> PROBLEM DETAILS:
Every record here needs to be written out again exactly.

> SUPPLIED MATERIAL:
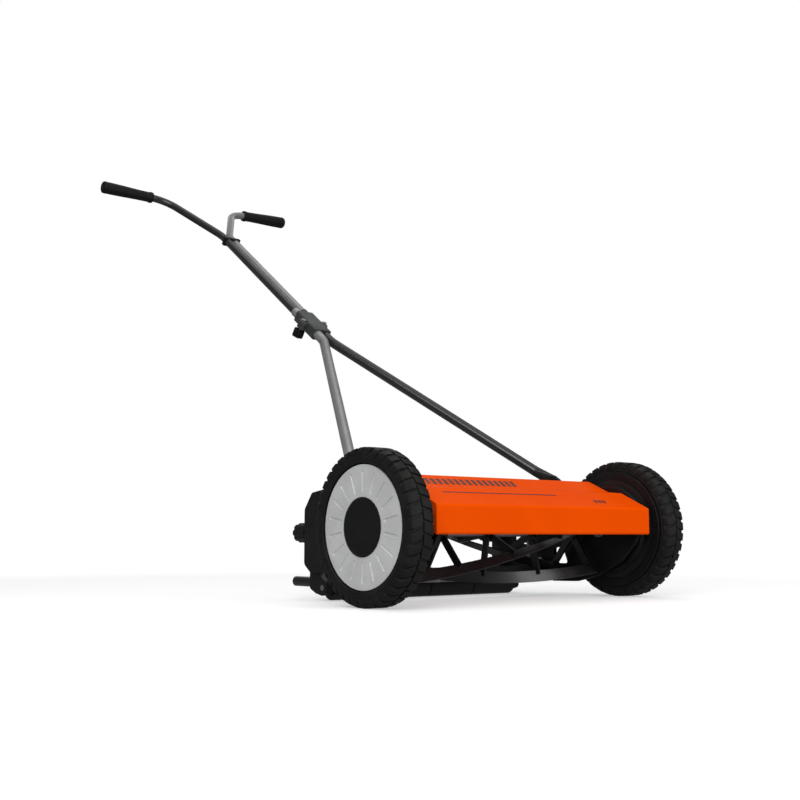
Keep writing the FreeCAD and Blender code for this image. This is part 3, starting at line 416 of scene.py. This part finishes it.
GRIP_RUBBER = Finish(
    "grip_soft_rubber", (0.0045, 0.0045, 0.0048), (0.0075, 0.0075, 0.0078), Texture.RUBBER, 0.55,
    roughness_spread=0.09, specular=0.2, sheen=0.01, grain_scale=1700.0, grain_depth=0.00003,
    mottle_scale=40.0, wear=0.3, wear_colour=(0.04, 0.04, 0.04), dust=0.04)
DISC_SILVER = Finish(
    "disc_satin_silver", (0.725, 0.727, 0.731), (0.81, 0.812, 0.816), Texture.PEEL, 0.4,
    roughness_spread=0.07, metallic=0.18, coat=0.15, coat_roughness=0.2, grain_scale=900.0,
    grain_depth=0.000012, mottle_scale=20.0, wear=0.3, wear_colour=(0.68, 0.68, 0.68), dust=0.06)
GEAR_NYLON = Finish(
    "gear_dark_nylon", (0.009, 0.009, 0.0095), (0.014, 0.014, 0.015), Texture.MOULDED, 0.46,
    specular=0.36, grain_scale=1300.0, grain_depth=0.00002, wear=0.3,
    wear_colour=(0.06, 0.06, 0.06), dust=0.05)
BRONZE = Finish(
    "sintered_bronze", (0.45, 0.27, 0.12), (0.36, 0.2, 0.085), Texture.MOULDED, 0.4,
    metallic=1.0, grain_scale=2200.0, grain_depth=0.00005, wear=0.2, wear_colour=(0.7, 0.5, 0.26))
TURNED_STEEL = Finish(
    "turned_steel", (0.33, 0.33, 0.34), (0.25, 0.25, 0.26), Texture.BRUSHED, 0.34,
    roughness_spread=0.1, metallic=1.0, grain_scale=500.0, grain_depth=0.00003,
    stretch=(7.0, 1.0, 1.0), wear=0.25, wear_colour=(0.6, 0.6, 0.6), dust=0.04)
ZINC_STEEL = Finish(
    "zinc_plate", (0.46, 0.46, 0.44), (0.36, 0.36, 0.35), Texture.BRUSHED, 0.36,
    roughness_spread=0.12, metallic=1.0, grain_scale=900.0, grain_depth=0.00003,
    mottle_scale=90.0, wear=0.3, wear_colour=(0.72, 0.72, 0.7), dust=0.05)
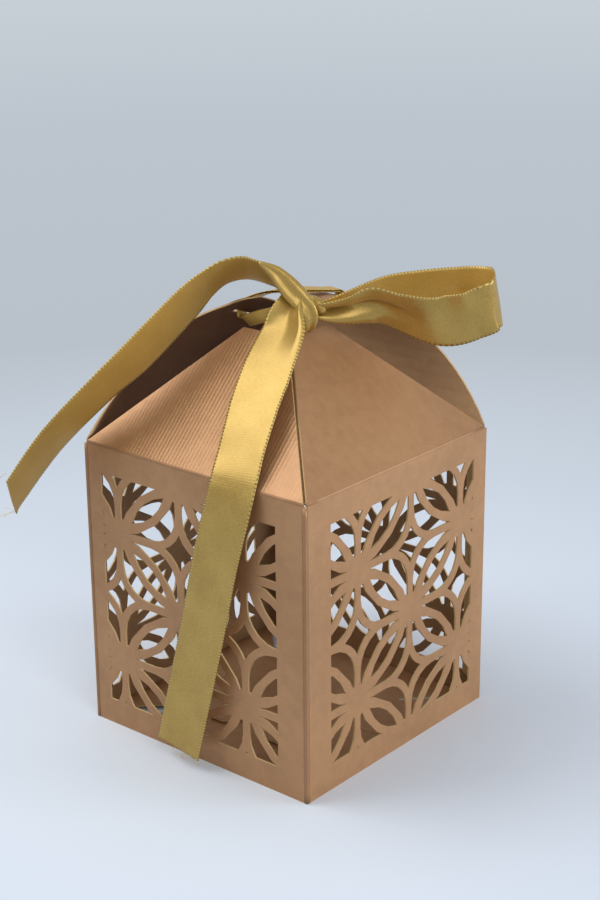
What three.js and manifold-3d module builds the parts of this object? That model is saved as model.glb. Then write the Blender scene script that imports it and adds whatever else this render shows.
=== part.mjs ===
// A laser-cut card favour box with a folded roof, tied at the top with a satin ribbon.
// Millimetres, +Z up. The origin is the middle of the square base, on the floor.
// The front wall faces -Y and the right wall faces +X.
import * as THREE from 'three'
import { mergeVertices } from 'three/addons/utils/BufferGeometryUtils.js'
import Module from 'manifold-3d'

const wasm = await Module()
wasm.setup()

// Sleeve of four walls
const boxSide = 60
const wallHeight = 64
const card = 0.4
const cornerGap = 0.05
const creaseGap = 0.3

// Cut window in each wall, and the lattice that fills it
const topRail = 6
const bottomRail = 5.7
const wideStile = 7.6
const narrowStile = 4.4
const pitchAcross = 17.4
const pitchUp = 14.4
const hubFromWideStile = 8.6
const hubRowHeight = 31
const hubRadius = 3.6
const barWidth = 1.7
const turnRadius = 8
const petalBulge = 3.4
const eyeLength = 12.6
const eyeBulge = 1.6

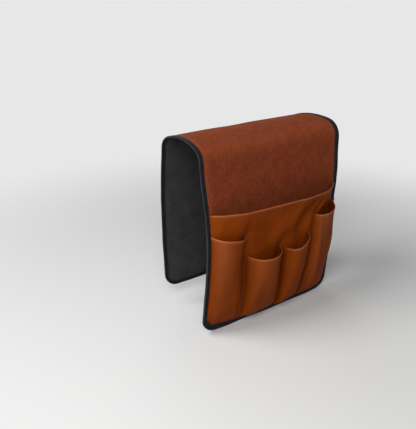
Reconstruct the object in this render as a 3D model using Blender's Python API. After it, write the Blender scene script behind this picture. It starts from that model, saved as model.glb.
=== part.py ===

> RESULT OF THIS TASK:
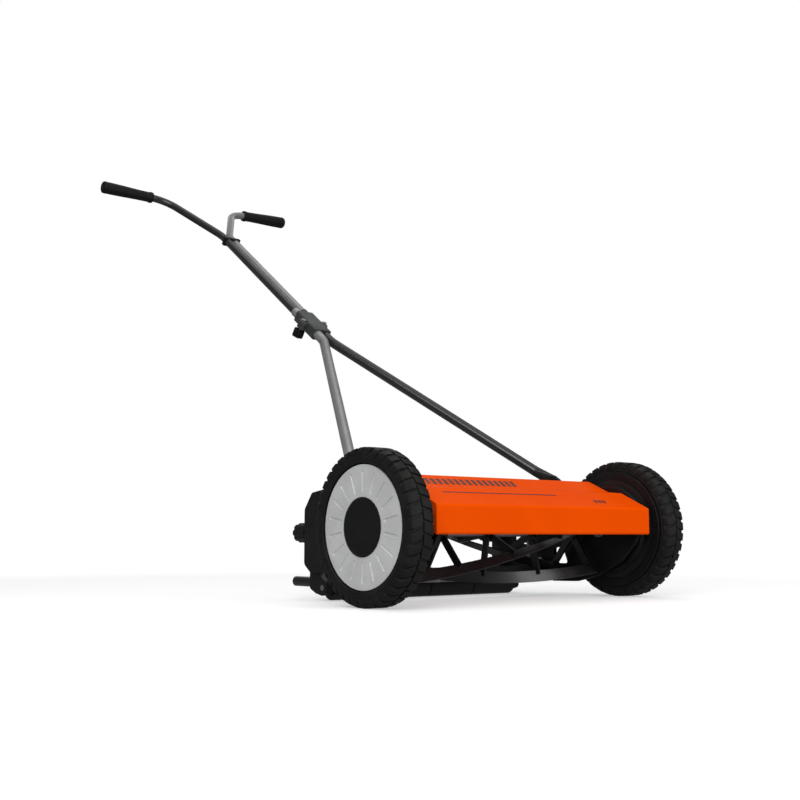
Keep writing the FreeCAD and Blender code for this image. This is part 3, starting at line 416 of scene.py. This part finishes it.
GRIP_RUBBER = Finish(
    "grip_soft_rubber", (0.0045, 0.0045, 0.0048), (0.0075, 0.0075, 0.0078), Texture.RUBBER, 0.55,
    roughness_spread=0.09, specular=0.2, sheen=0.01, grain_scale=1700.0, grain_depth=0.00003,
    mottle_scale=40.0, wear=0.3, wear_colour=(0.04, 0.04, 0.04), dust=0.04)
DISC_SILVER = Finish(
    "disc_satin_silver", (0.725, 0.727, 0.731), (0.81, 0.812, 0.816), Texture.PEEL, 0.4,
    roughness_spread=0.07, metallic=0.18, coat=0.15, coat_roughness=0.2, grain_scale=900.0,
    grain_depth=0.000012, mottle_scale=20.0, wear=0.3, wear_colour=(0.68, 0.68, 0.68), dust=0.06)
GEAR_NYLON = Finish(
    "gear_dark_nylon", (0.009, 0.009, 0.0095), (0.014, 0.014, 0.015), Texture.MOULDED, 0.46,
    specular=0.36, grain_scale=1300.0, grain_depth=0.00002, wear=0.3,
    wear_colour=(0.06, 0.06, 0.06), dust=0.05)
BRONZE = Finish(
    "sintered_bronze", (0.45, 0.27, 0.12), (0.36, 0.2, 0.085), Texture.MOULDED, 0.4,
    metallic=1.0, grain_scale=2200.0, grain_depth=0.00005, wear=0.2, wear_colour=(0.7, 0.5, 0.26))
TURNED_STEEL = Finish(
    "turned_steel", (0.33, 0.33, 0.34), (0.25, 0.25, 0.26), Texture.BRUSHED, 0.34,
    roughness_spread=0.1, metallic=1.0, grain_scale=500.0, grain_depth=0.00003,
    stretch=(7.0, 1.0, 1.0), wear=0.25, wear_colour=(0.6, 0.6, 0.6), dust=0.04)
ZINC_STEEL = Finish(
    "zinc_plate", (0.46, 0.46, 0.44), (0.36, 0.36, 0.35), Texture.BRUSHED, 0.36,
    roughness_spread=0.12, metallic=1.0, grain_scale=900.0, grain_depth=0.00003,
    mottle_scale=90.0, wear=0.3, wear_colour=(0.72, 0.72, 0.7), dust=0.05)
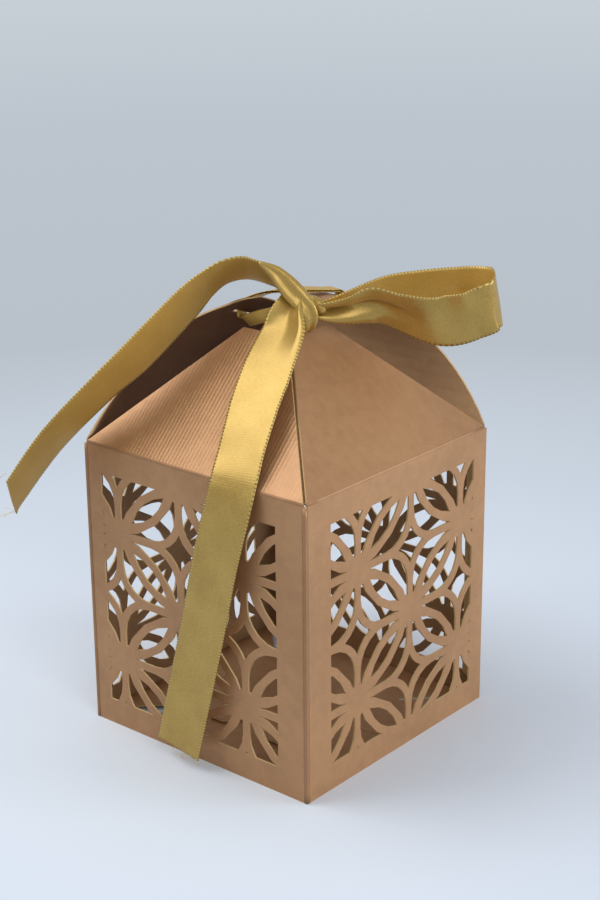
What three.js and manifold-3d module builds the parts of this object? That model is saved as model.glb. Then write the Blender scene script that imports it and adds whatever else this render shows.
=== part.mjs ===
// A laser-cut card favour box with a folded roof, tied at the top with a satin ribbon.
// Millimetres, +Z up. The origin is the middle of the square base, on the floor.
// The front wall faces -Y and the right wall faces +X.
import * as THREE from 'three'
import { mergeVertices } from 'three/addons/utils/BufferGeometryUtils.js'
import Module from 'manifold-3d'

const wasm = await Module()
wasm.setup()

// Sleeve of four walls
const boxSide = 60
const wallHeight = 64
const card = 0.4
const cornerGap = 0.05
const creaseGap = 0.3

// Cut window in each wall, and the lattice that fills it
const topRail = 6
const bottomRail = 5.7
const wideStile = 7.6
const narrowStile = 4.4
const pitchAcross = 17.4
const pitchUp = 14.4
const hubFromWideStile = 8.6
const hubRowHeight = 31
const hubRadius = 3.6
const barWidth = 1.7
const turnRadius = 8
const petalBulge = 3.4
const eyeLength = 12.6
const eyeBulge = 1.6

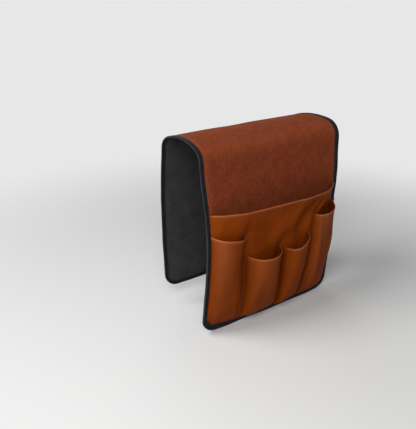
Reconstruct the object in this render as a 3D model using Blender's Python API. After it, write the Blender scene script behind this picture. It starts from that model, saved as model.glb.
=== part.py ===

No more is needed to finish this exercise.